Theme 1 Flashcards
What is a positive economic statement
Statements that describe real world phenomenons and are objective
What is a normative statement
Statements that involve judgments or personal opinions about how things should be
What is opportunity cost
The cost of a decision based on the benefits of the next best alternative
What is economic growth
Increase in the level of GDP or economic activity
What is a free market economy
Economy based on supply and demand where prices are set by sellers and consumers. No government intervention
What is a command economy
Where all resources are controlled by the government who decide what to produce and at what prices
What is diminishing marginal utility
The consumption and satisfaction of a good increases but eventually decreases to the point where it reaches 0
What is price elasticity of demand
A measure of how much a products demand changes in response to a change in price
What is the formula for price elasticity of demand
Percentage change in quantity demanded / Percentage change in price
What is cross price elasticity
When the price of one product can change the quantity demanded of another product
What is the formula for cross price elasticity
Percentage change in quantity demanded of A / Percentage change in price of B
What is the price mechanism
A change in price based on a shift in supply or demand
What are the functions of the price mechanism and their meanings
Signalling - price signals were resources are needed
Incentive - consumers provide an incentive of what quantity and price they want
Rationing - limiting good or services at high demand or low supply
What are the 3 reasons for market failure
No public goods - goods that cannot be sold and simply exists (e.g information, public parks. People can use it even though they didn’t contribute to its provision
Information gaps - buyers or sellers have little information of the market
Externalities - a cost or benefit caused by a producer that they do not receive
What’s the difference between symmetric and asymmetric information
Symmetric is where all parties have the same information. Asymmetric is where parties have different levels of information
What are subsidies
Money given by the government/state to incentivise production and consumption
What is the specialisation and the division of labour
Specialisation - refers to a worker performing one specific task
Division - different workers performing different tasks in the making of a certain good or service
3 advantages and 3 disadvantages of a free market economy
+ increased competition
+ product variety
+ resource allocation by producers and consumers
- monopolies emerge
- no government intervention to provide goods or subsidies
- wealth not distributed equally
Factors that may shift demand curve
- consumer income
- consumer preferences
- price
- substitute goods (price and quality)
What is the formula for income elasticity of demand
Percentage change in quantity demanded / Percentage change in income
What is an elastic good
Goods where a change in price has an effect demand. PED is equal to or more than 1. (-1.5 and 1.5 are both elastic)
What is an inelastic good
A good where a change in price does not affect demand. PED is less than 1
Factors may effect supply curve
- production costs (factors of production)
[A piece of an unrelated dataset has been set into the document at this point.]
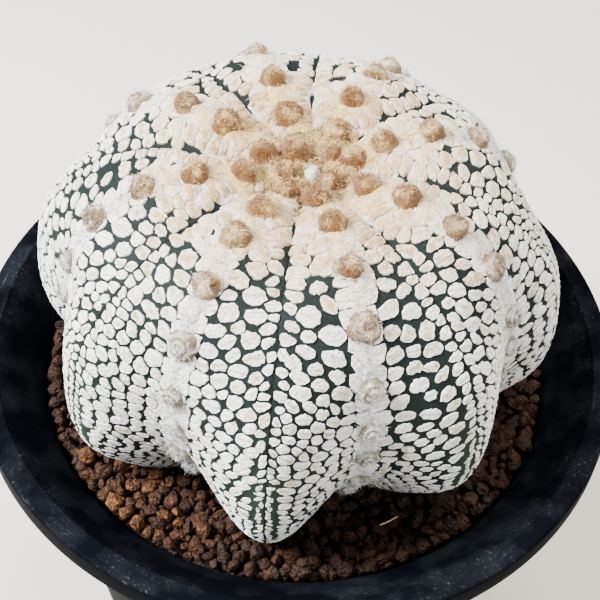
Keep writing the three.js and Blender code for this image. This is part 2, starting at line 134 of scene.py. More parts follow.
def add_node(material, kind, settings=None, links=None):
    """Adds a node with its settings and links."""
    node = material.node_tree.nodes.new(kind)
    set_up(material, node, settings, links)
    return node


# Black polypropylene with a fine moulded grain: a deep blue-black, its soft broad sheen painted
# as a faint pale wash on the faces that look up. Handling leaves hairline scratches round the
# lip, and dust settles on it as pale specks.
pot_plastic, shader = start_material("moulded_black_polypropylene")
place = add_node(pot_plastic, "ShaderNodeTexCoord").outputs["Object"]
split = add_node(pot_plastic, "ShaderNodeSeparateXYZ", links={0: place})
angle = add_node(pot_plastic, "ShaderNodeMath", {"operation": "ARCTAN2"},
                 {0: split.outputs["Y"], 1: split.outputs["X"]})
arc = add_node(pot_plastic, "ShaderNodeMath", {"operation": "MULTIPLY", 1: 0.065},
               {0: angle.outputs[0]})
flat_place = add_node(pot_plastic, "ShaderNodeVectorMath",
                      {"operation": "MULTIPLY", 1: (1, 1, 0)}, {0: place})
reach = add_node(pot_plastic, "ShaderNodeVectorMath", {"operation": "LENGTH"},
                 {0: flat_place.outputs[0]})
# Unrolled round the pot, 65 mm out at its lip: along the rim, out from the middle, and up
unrolled = add_node(pot_plastic, "ShaderNodeCombineXYZ",
                    links={"X": arc.outputs[0], "Y": reach.outputs["Value"],
                           "Z": split.outputs["Z"]})
stretched = add_node(pot_plastic, "ShaderNodeVectorMath",
                     {"operation": "MULTIPLY", 1: (0.1, 1, 1)}, {0: unrolled.outputs[0]})
# Scratches about 0.5 mm apart and 5 mm long
scratch = add_node(pot_plastic, "ShaderNodeTexNoise",
                   {"Scale": 1 / 0.0005, "Detail": 2, "Distortion": 1.2},
                   {"Vector": stretched.outputs[0]})
scratch_mask = add_node(pot_plastic, "ShaderNodeMapRange",
                        {"From Min": 0.65, "From Max": 0.73, "To Max": 0.5},
                        {"Value": scratch.outputs["Fac"]})
# Dust specks of 0.3 to 0.6 mm, gathered in drifts about 8 mm across
specks = add_node(pot_plastic, "ShaderNodeTexNoise",
                  {"Scale": 1 / 0.0006, "Detail": 3}, {"Vector": place})
speck_mask = add_node(pot_plastic, "ShaderNodeMapRange",
                      {"From Min": 0.6, "From Max": 0.72},
                      {"Value": specks.outputs["Fac"]})
drifts = add_node(pot_plastic, "ShaderNodeTexNoise",
                  {"Scale": 1 / 0.008, "Detail": 4}, {"Vector": place})
drift_mask = add_node(pot_plastic, "ShaderNodeMapRange",
                      {"From Min": 0.42, "From Max": 0.66},
                      {"Value": drifts.outputs["Fac"]})
marks = add_node(pot_plastic, "ShaderNodeMath", {"operation": "MAXIMUM"},
                 {0: scratch_mask.outputs[0], 1: speck_mask.outputs[0]})
drifted = add_node(pot_plastic, "ShaderNodeMath", {"operation": "MULTIPLY"},
                   {0: marks.outputs[0], 1: drift_mask.outputs[0]})
lip_mask = add_node(pot_plastic, "ShaderNodeMapRange",
                    {"From Min": 0.055, "From Max": 0.061, "To Min": 0.12},
                    {"Value": reach.outputs["Value"]})
lip_dust = add_node(pot_plastic, "ShaderNodeMath", {"operation": "MULTIPLY"},
                    {0: drifted.outputs[0], 1: lip_mask.outputs[0]})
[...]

- competition with substitutes
- tax on production
- technological advances
Difference between private external and social benefits
Private - benefits that effect the buyer or seller of a good or service
External - benefits that effect people who are not the buyer or seller or a good or service
Social - the benefits for society as a whole
Difference between non rivalrous and non excludable goods
Non excludable - costly or impossible to exclude/prevent others from using a good
Non rivalrous - the consumption of a good does not reduce the amount available for others
What is the free rider problem
Market failure where people are benefiting from goods or services that they are not paying for
What are the methods of government intervention
- indirect taxes
- subsidies
- minimum and maximum pricing
What is an indirect tax
Placing an additional tax on the price of a specific good or service (VAT)
What are the consequences of government failure
- deadweight loss
- reduced consumer surplus
- decreased economic welfare
What is a deadweight loss
Cost or benefit to society created by the behaviour of producers or consumers (mainly negative)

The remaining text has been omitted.